* **WRITTEN REQUEST**: It is required that all of the data be written out exactly.

* **DATA PROVIDED**:
⁂

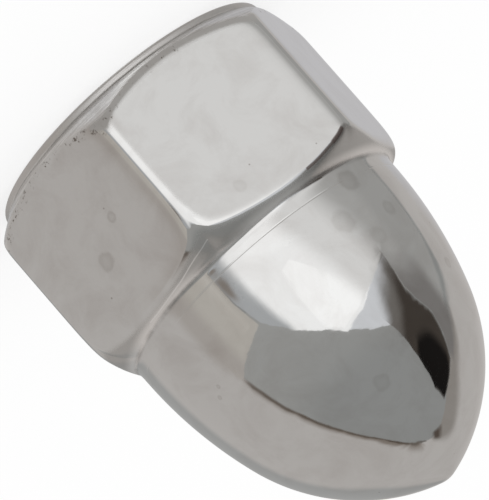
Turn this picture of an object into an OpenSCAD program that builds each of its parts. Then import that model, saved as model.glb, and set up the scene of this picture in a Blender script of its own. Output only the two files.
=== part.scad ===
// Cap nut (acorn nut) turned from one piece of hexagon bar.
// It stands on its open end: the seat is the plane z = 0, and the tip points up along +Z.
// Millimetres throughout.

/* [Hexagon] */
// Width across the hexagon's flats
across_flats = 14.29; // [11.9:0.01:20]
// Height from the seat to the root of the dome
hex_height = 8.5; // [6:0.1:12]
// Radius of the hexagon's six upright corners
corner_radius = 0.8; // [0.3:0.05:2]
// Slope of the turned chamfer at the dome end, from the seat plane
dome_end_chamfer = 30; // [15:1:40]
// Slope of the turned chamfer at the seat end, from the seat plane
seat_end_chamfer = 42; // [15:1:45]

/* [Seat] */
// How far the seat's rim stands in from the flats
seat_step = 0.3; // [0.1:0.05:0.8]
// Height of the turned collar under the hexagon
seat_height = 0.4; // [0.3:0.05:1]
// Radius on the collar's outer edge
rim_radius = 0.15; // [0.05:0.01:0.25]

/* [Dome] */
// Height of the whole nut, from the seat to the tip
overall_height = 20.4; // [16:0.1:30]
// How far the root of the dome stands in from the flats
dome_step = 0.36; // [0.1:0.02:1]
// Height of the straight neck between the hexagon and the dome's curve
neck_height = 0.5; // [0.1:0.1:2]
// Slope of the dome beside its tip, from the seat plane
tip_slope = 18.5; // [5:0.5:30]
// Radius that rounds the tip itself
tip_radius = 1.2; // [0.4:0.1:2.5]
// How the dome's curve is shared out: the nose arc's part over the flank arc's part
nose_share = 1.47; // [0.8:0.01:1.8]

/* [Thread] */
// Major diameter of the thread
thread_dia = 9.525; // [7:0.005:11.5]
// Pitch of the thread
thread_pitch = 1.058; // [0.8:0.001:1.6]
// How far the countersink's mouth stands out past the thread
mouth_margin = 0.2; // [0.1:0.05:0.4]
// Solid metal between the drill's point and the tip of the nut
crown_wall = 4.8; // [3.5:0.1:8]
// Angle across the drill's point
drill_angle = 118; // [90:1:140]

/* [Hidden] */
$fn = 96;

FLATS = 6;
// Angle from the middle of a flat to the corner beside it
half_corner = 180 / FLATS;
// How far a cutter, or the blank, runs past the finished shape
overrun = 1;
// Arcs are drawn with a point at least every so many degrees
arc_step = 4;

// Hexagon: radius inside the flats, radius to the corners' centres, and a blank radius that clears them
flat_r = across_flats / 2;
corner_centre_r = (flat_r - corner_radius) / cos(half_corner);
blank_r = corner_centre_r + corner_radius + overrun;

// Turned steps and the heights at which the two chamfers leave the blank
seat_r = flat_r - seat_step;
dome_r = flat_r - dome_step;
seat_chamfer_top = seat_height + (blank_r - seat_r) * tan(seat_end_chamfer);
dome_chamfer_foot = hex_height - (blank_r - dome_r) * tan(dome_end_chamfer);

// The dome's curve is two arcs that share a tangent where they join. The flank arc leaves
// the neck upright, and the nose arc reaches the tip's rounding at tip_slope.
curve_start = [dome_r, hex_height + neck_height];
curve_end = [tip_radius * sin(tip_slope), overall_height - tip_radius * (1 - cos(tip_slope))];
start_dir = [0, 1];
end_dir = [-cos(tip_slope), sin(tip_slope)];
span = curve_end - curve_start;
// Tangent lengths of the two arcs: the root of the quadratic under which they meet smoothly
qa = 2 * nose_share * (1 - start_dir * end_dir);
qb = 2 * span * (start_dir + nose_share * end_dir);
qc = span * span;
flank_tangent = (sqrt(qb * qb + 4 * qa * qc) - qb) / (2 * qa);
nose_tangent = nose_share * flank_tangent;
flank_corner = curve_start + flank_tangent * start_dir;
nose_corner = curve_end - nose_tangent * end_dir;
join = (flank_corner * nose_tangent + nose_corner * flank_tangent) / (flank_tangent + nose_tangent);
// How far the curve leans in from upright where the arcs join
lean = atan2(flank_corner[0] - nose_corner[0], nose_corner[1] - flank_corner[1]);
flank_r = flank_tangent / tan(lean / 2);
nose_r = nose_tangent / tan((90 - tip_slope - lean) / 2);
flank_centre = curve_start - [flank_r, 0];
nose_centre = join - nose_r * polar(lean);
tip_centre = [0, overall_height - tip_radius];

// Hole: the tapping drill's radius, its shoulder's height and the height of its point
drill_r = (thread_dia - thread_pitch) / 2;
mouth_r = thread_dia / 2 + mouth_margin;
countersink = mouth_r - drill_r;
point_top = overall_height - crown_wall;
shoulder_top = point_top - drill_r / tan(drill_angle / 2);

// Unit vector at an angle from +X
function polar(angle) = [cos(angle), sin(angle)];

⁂

* **ANSWER**:
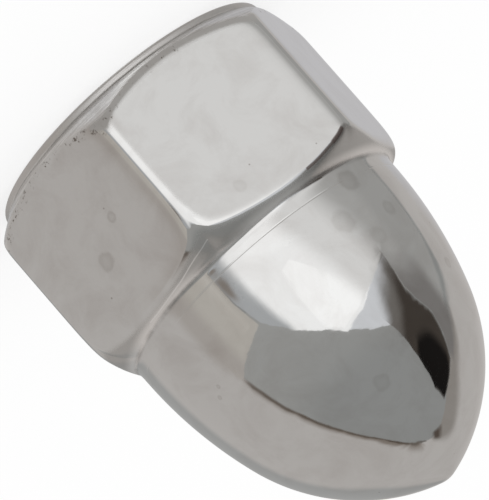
Turn this picture of an object into an OpenSCAD program that builds each of its parts. Then import that model, saved as model.glb, and set up the scene of this picture in a Blender script of its own. Output only the two files.
=== part.scad ===
// Cap nut (acorn nut) turned from one piece of hexagon bar.
// It stands on its open end: the seat is the plane z = 0, and the tip points up along +Z.
// Millimetres throughout.

/* [Hexagon] */
// Width across the hexagon's flats
across_flats = 14.29; // [11.9:0.01:20]
// Height from the seat to the root of the dome
hex_height = 8.5; // [6:0.1:12]
// Radius of the hexagon's six upright corners
corner_radius = 0.8; // [0.3:0.05:2]
// Slope of the turned chamfer at the dome end, from the seat plane
dome_end_chamfer = 30; // [15:1:40]
// Slope of the turned chamfer at the seat end, from the seat plane
seat_end_chamfer = 42; // [15:1:45]

/* [Seat] */
// How far the seat's rim stands in from the flats
seat_step = 0.3; // [0.1:0.05:0.8]
// Height of the turned collar under the hexagon
seat_height = 0.4; // [0.3:0.05:1]
// Radius on the collar's outer edge
rim_radius = 0.15; // [0.05:0.01:0.25]

/* [Dome] */
// Height of the whole nut, from the seat to the tip
overall_height = 20.4; // [16:0.1:30]
// How far the root of the dome stands in from the flats
dome_step = 0.36; // [0.1:0.02:1]
// Height of the straight neck between the hexagon and the dome's curve
neck_height = 0.5; // [0.1:0.1:2]
// Slope of the dome beside its tip, from the seat plane
tip_slope = 18.5; // [5:0.5:30]
// Radius that rounds the tip itself
tip_radius = 1.2; // [0.4:0.1:2.5]
// How the dome's curve is shared out: the nose arc's part over the flank arc's part
nose_share = 1.47; // [0.8:0.01:1.8]

/* [Thread] */
// Major diameter of the thread
thread_dia = 9.525; // [7:0.005:11.5]
// Pitch of the thread
thread_pitch = 1.058; // [0.8:0.001:1.6]
// How far the countersink's mouth stands out past the thread
mouth_margin = 0.2; // [0.1:0.05:0.4]
// Solid metal between the drill's point and the tip of the nut
crown_wall = 4.8; // [3.5:0.1:8]
// Angle across the drill's point
drill_angle = 118; // [90:1:140]

/* [Hidden] */
$fn = 96;

FLATS = 6;
// Angle from the middle of a flat to the corner beside it
half_corner = 180 / FLATS;
// How far a cutter, or the blank, runs past the finished shape
overrun = 1;
// Arcs are drawn with a point at least every so many degrees
arc_step = 4;

// Hexagon: radius inside the flats, radius to the corners' centres, and a blank radius that clears them
flat_r = across_flats / 2;
corner_centre_r = (flat_r - corner_radius) / cos(half_corner);
blank_r = corner_centre_r + corner_radius + overrun;

// Turned steps and the heights at which the two chamfers leave the blank
seat_r = flat_r - seat_step;
dome_r = flat_r - dome_step;
seat_chamfer_top = seat_height + (blank_r - seat_r) * tan(seat_end_chamfer);
dome_chamfer_foot = hex_height - (blank_r - dome_r) * tan(dome_end_chamfer);

// The dome's curve is two arcs that share a tangent where they join. The flank arc leaves
// the neck upright, and the nose arc reaches the tip's rounding at tip_slope.
curve_start = [dome_r, hex_height + neck_height];
curve_end = [tip_radius * sin(tip_slope), overall_height - tip_radius * (1 - cos(tip_slope))];
start_dir = [0, 1];
end_dir = [-cos(tip_slope), sin(tip_slope)];
span = curve_end - curve_start;
// Tangent lengths of the two arcs: the root of the quadratic under which they meet smoothly
qa = 2 * nose_share * (1 - start_dir * end_dir);
qb = 2 * span * (start_dir + nose_share * end_dir);
qc = span * span;
flank_tangent = (sqrt(qb * qb + 4 * qa * qc) - qb) / (2 * qa);
nose_tangent = nose_share * flank_tangent;
flank_corner = curve_start + flank_tangent * start_dir;
nose_corner = curve_end - nose_tangent * end_dir;
join = (flank_corner * nose_tangent + nose_corner * flank_tangent) / (flank_tangent + nose_tangent);
// How far the curve leans in from upright where the arcs join
lean = atan2(flank_corner[0] - nose_corner[0], nose_corner[1] - flank_corner[1]);
flank_r = flank_tangent / tan(lean / 2);
nose_r = nose_tangent / tan((90 - tip_slope - lean) / 2);
flank_centre = curve_start - [flank_r, 0];
nose_centre = join - nose_r * polar(lean);
tip_centre = [0, overall_height - tip_radius];

// Hole: the tapping drill's radius, its shoulder's height and the height of its point
drill_r = (thread_dia - thread_pitch) / 2;
mouth_r = thread_dia / 2 + mouth_margin;
countersink = mouth_r - drill_r;
point_top = overall_height - crown_wall;
shoulder_top = point_top - drill_r / tan(drill_angle / 2);

// Unit vector at an angle from +X
function polar(angle) = [cos(angle), sin(angle)];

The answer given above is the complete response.